Some Vista laptops also lose connection after a period of time, say 30 minutes. This appears to be down to power-saving, so follow the same instructions for disabling IPV6, but this time click the Configure button. Click on the Power Management tab and untick the option to allow Vista to turn the device off.
Finally, if you are running a third-party firewall, make sure it is not set to block all connections, as sometimes, when networks are detected, they are set to be blocked unless you allow access.
Top tips to getting more from your connection
1. Security issues
If you can't connect, check your security settings. If you can connect with encryption disabled, check you are using the right key or passphrase.
2. Latest updates
Older routers may reboot or drop your connection, if you have IPV6 enabled in Vista. Disabling this setting should cure the problem.
3. Sleep mode
If your connection drops after a long period of time, or won't reconnect after waking from sleep or standby, disable the powersaving feature.

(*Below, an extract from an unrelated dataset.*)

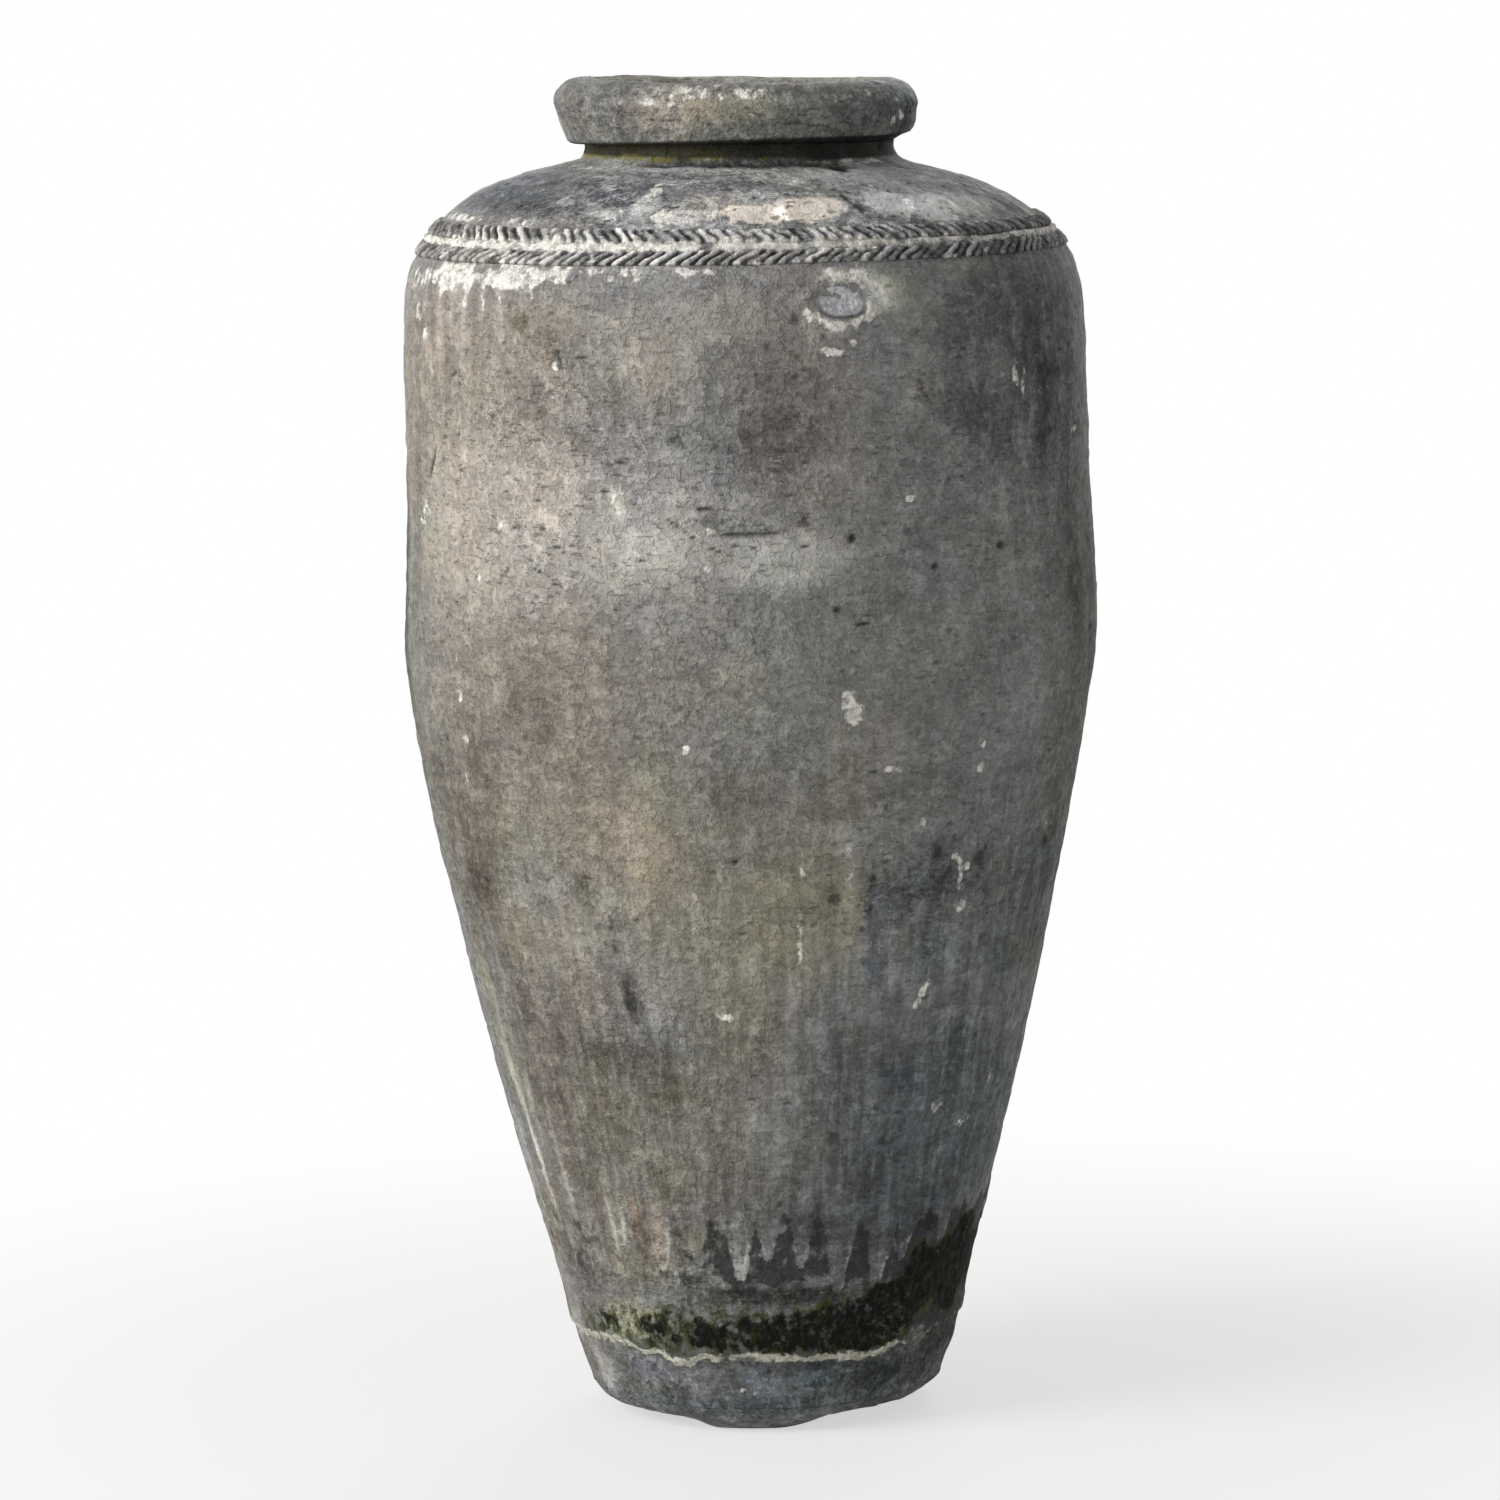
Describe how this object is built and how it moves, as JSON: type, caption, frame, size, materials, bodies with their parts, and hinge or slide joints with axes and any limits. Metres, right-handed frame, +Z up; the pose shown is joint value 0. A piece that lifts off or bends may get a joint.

How to log into and configure your router
Use your favourite web browser to make changing Wi-Fi settings even easier
Step 1: Basic facts
It's worth having a copy of the Router's IP address handy, just in case you can't log on. Click Start > All Programs > Accessories > Command Prompt. Type Ipconfig and make a note of the number. If you can't connect to your router wirelessly, connect an Ethernet cable instead.
Step 2: The magic number
If your IP address is 192.168.1.2, the router's number will be 192.168.1.1, so type this into the address bar of your browser and log in to the router's control panel. The administration name and default password will be in your router's documentation, if you haven't changed them.
Step 3: Encryption tasks
If you can't connect wirelessly, make sure that the SSID is set to broadcast, and turn all the encryption off, as this can often hide or slow connections down. If you can then connect to the router, try enabling the encryption, ensuring you choose the same protocol on both your router and the laptop.